----- DATA -----

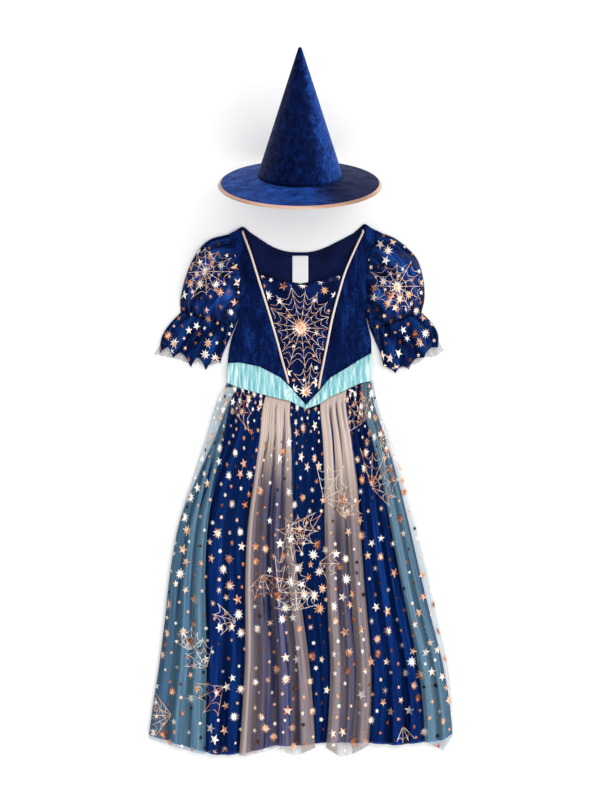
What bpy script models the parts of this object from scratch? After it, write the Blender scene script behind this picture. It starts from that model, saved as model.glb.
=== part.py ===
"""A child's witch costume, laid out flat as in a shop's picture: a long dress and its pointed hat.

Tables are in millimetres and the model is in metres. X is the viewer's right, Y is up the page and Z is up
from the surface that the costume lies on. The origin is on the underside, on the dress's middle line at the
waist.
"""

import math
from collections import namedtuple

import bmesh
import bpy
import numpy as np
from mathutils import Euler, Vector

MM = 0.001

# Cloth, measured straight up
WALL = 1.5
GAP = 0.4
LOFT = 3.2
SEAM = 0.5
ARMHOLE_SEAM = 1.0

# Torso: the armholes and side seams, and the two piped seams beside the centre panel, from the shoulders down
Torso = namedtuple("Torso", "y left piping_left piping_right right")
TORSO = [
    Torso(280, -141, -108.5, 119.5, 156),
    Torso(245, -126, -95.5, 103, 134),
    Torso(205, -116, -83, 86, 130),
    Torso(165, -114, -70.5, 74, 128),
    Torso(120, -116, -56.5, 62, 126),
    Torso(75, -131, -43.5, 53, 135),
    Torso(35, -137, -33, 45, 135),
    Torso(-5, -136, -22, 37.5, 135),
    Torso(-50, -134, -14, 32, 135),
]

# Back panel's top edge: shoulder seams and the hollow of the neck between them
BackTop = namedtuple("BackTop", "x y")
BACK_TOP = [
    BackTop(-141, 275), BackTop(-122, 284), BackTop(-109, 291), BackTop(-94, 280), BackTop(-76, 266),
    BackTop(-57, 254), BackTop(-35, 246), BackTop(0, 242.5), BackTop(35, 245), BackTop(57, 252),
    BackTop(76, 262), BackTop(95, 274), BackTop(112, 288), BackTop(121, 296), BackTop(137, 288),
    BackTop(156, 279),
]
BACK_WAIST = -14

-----

● WHAT YOU WILL DO:
Begin with the first line of the data above and, please, print each line exactly until you have printed the line containing "ARMHOLE_SEAM = 1.0"; print nothing else.

● OUTPUT OF THE TASK:
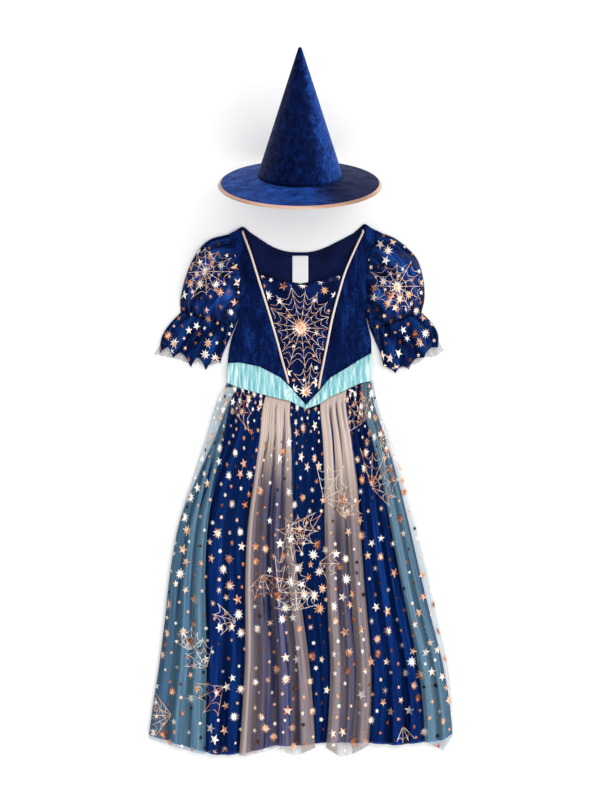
What bpy script models the parts of this object from scratch? After it, write the Blender scene script behind this picture. It starts from that model, saved as model.glb.
=== part.py ===
"""A child's witch costume, laid out flat as in a shop's picture: a long dress and its pointed hat.

Tables are in millimetres and the model is in metres. X is the viewer's right, Y is up the page and Z is up
from the surface that the costume lies on. The origin is on the underside, on the dress's middle line at the
waist.
"""

import math
from collections import namedtuple

import bmesh
import bpy
import numpy as np
from mathutils import Euler, Vector

MM = 0.001

# Cloth, measured straight up
WALL = 1.5
GAP = 0.4
LOFT = 3.2
SEAM = 0.5
ARMHOLE_SEAM = 1.0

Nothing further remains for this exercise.